Microsatellite-like regions (MSRs) were identified in protein coding nucleotide sequences using the compositional order approach by detecting irregular recurrences of short k-mers [63,64,65]. In random sequences, the probability of identifying a motif of length k that recurs more than n time in a sequence of length L is determined by the binomial distribution, \(P\left(L,p;\ge n\right)=\sum_{i=n}^{L-k+1}\left(\genfrac{}{}{0pt}{}{L}{i}\right){p}^{i}{(1-p)}^{L-i}\), where p is the probability of selecting a k-mer over an alphabet A, such that \(p=1/{A}^{k}\). Here, we define non-random recurrences of a k-mer as those that recur with \(P<{10}^{-6}\), locally (that is within a window of 1000 characters). Thus, for example, for nucleotide sequences (\(A=4\)), and using \(k=6\) (hexamers), this definition translates into the search of non-random recurrence of hexamers that occur at least 6 times within 1000 bp, at least 5 times within 500 bp, at least 4 times within 200 bp and at least 3 times within 80 bp.

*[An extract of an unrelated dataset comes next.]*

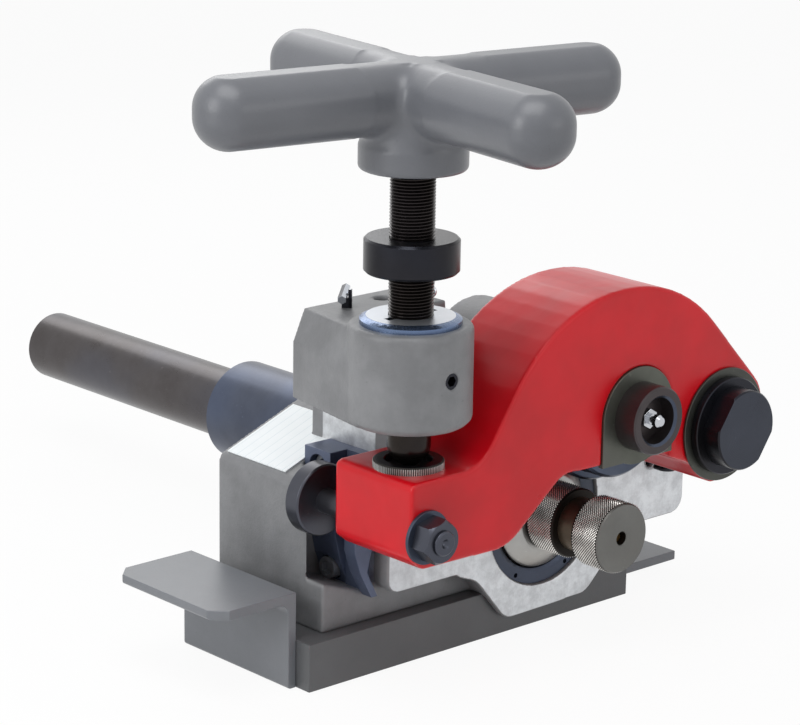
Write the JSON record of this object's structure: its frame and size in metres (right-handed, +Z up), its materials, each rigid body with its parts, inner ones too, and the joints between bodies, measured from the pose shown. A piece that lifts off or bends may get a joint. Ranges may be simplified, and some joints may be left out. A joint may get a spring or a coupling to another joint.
{
  "type": "pipe roll groover",
  "caption": "Hand-fed roll groover for steel pipe: cast frame, red swing arm with groove roll, knurled drive roll on a long shaft, feed screw with cross handle.",
  "frame": {"origin": "centre of the base bar's underside", "axes": "+X along the base bar from the screw to the pivot, -Y to the side of the rolls, +Y along the drive shaft to the machine, +Z up"},
  "size_m": [0.474, 0.762, 0.4095],
  "materials": {
    "bar_steel": "satin grey paint on mild steel",
    "rail_steel": "satin grey paint on angle steel",
    "casting": "grey painted cast iron, front faces machined bare",
    "red_casting": "gloss red paint on cast iron",
    "handle_grey": "satin grey paint on cast iron",
    "black_oxide": "black oxide",
    "blued_steel": "blued steel",
    "bare_steel": "bare turned steel",
    "knurled_steel": "knurled steel",
    "zinc_steel": "bright zinc plate",
    "bearing_steel": "ground bearing steel",
    "bronze": "plain bearing bronze",
    "seal_rubber": "matt nitrile",
    "label_white": "blank white plate"
  },
  "bodies": {
    "frame": {"base_bar": "bar_steel", "left_rail_angle": "rail_steel", "right_rail_angle": "rail_steel", "base_screws": "black_oxide", "frame_casting": "casting", "label_plate": "label_white", "guide_block": "black_oxide", "guide_block_screws": "bare_steel", "feed_nut": "blued_steel", "nut_set_screw": "black_oxide", "gauge_hook": "black_oxide", "eye_pin": "zinc_steel", "pivot_bolt": "black_oxide", "pivot_washer": "blued_steel", "pivot_spacer": "bare_steel", "return_spring": "black_oxide", "front_bearing_outer": "bearing_steel", "front_bearing_balls": "bearing_steel", "rear_bearing_outer": "bearing_steel", "rear_bearing_balls": "bearing_steel", "bearing_retainer": "black_oxide", "rear_seal": "seal_rubber"},
    "drive_line": {"drive_shaft": "blued_steel", "drive_roll": "knurled_steel", "drive_key": "bare_steel", "draw_bolt": "bronze", "shaft_sleeve": "blued_steel", "sleeve_set_screw": "black_oxide", "front_bearing_inner": "bearing_steel", "rear_bearing_inner": "bearing_steel"},
    "arm": {"swing_arm": "red_casting", "pivot_bush": "bronze", "roll_shaft": "black_oxide", "shaft_keeper": "bare_steel", "grease_nipple": "zinc_steel", "guide_stud": "blued_steel", "stud_washer": "blued_steel", "stud_nut": "blued_steel", "pressure_pad": "knurled_steel"},
    "upper_roll": {"groove_roll": "blued_steel", "roll_bushing": "bronze"},
    "screw": {"feed_screw": "black_oxide"},
    "collar": {"depth_collar": "black_oxide", "collar_set_screw": "black_oxide"},
    "cross": {"cross_handle": "handle_grey", "hub_set_screw": "black_oxide"},
    "ring": {"wire_ring": "zinc_steel"}
  },
  "joints": [
    {"name": "drive_spin", "type": "hinge", "parent": "frame", "child": "drive_line", "pos_m": [0.056, 0.1, 0.08], "axis": [0, 1, 0], "continuous": true},
    {"name": "arm_swing", "type": "hinge", "parent": "frame", "child": "arm", "pos_m": [0.146, -0.1, 0.142], "axis": [0, 1, 0], "range_deg": [-5.8, 4.7]},
    {"name": "roll_spin", "type": "hinge", "parent": "arm", "child": "upper_roll", "pos_m": [0.064, -0.1045, 0.163], "axis": [0, 1, 0], "continuous": true},
    {"name": "feed_travel", "type": "slide", "parent": "frame", "child": "screw", "axis": [0, 0, 1], "range_m": [-0.0252, 0.0202]},
    {"name": "collar_travel", "type": "slide", "parent": "screw", "child": "collar", "axis": [0, 0, 1], "range_m": [-0.001, 0.04]},
    {"name": "handle_turn", "type": "hinge", "parent": "screw", "child": "cross", "pos_m": [-0.107, -0.108, 0.386], "axis": [0, 0, 1], "range_deg": [-4500, 3600]},
    {"name": "ring_swing", "type": "hinge", "parent": "frame", "child": "ring", "pos_m": [-0.047, -0.06, 0.247], "axis": [0.866, 0.5, 0], "range_deg": [-70, 70]}
  ],
  "couplings": [
    {"joint": "feed_travel", "follows": "handle_turn", "m_per_rad": 0.00031831},
    {"joint": "arm_swing", "follows": "handle_turn", "ratio": 0.0012581}
  ]
}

To extract MSR, we identify all the non-random locations of all k-mers, allowing motifs to overlap, and define MSR as the coverage of non-random recurrences with interval distance between consecutive recurrences of the same motif (\(I\)) smaller than the motif length \(k\) (i.e., \(I\le k\)). For example, using \(k=6\) in the sequence AAAAAAAAA, the hexamer AAAAAA recurs 4 times, with \(I=1\) between consecutive recurrences, capturing runs of nucleotides. Similarly, in the sequence ATATATATATA the dinucleotide tandem repeats are captured by the hexamers ATATAT and TATATA, each recurring 3 times, with distance interval \(I=2\) (recurring twice each), and so forth up to \(I=6\). To ensure that all non-random patterns are identified, this procedure is done for all \(k\) up to 6 (i.e., \(k=1..6\)). MSR regions that are separated from each other by less than k, are merged into a single region. Using this definition, MSRs in nucleotide sequences include the conventionally defined regions of microsatellite instability (i.e., tracks of units composed of a few bp, typically 1–5 bp). The MSR and LCR measures are correlated, but distinct across the csCOGs (Additional file 10: Table S5).

Statistical analysis

Each csCOG within each lineage was classified with respect to several quantitative or qualitative features (see the list of features in Additional file 1: Table S1). Variability was analyzed as a quantitative (real number continuous) variable; the rest were represented as categorical variables. Associations between variability and each of the other features were analyzed using the ANOVA test for the distribution of variability of csCOGs within the categories and between the categories; the significance of the association was estimated using the F-statistics (ratio of between- to within-group variances); the strength of association was estimated as the relative decrease of the total variance due to grou** csCOGs into feature categories. The total explanatory power of all features was estimated as the unadjusted \({R}^{2}\) of the generalized linear model, predicting the variability of a csCOG given the categorical values of all 9 features using the lm function in R. Each model was subject to stepwise reduction using the step function in R, which attempts to remove low-impact explanatory variables based on the Akaike Information Criterion; successful reduction attempts were reported.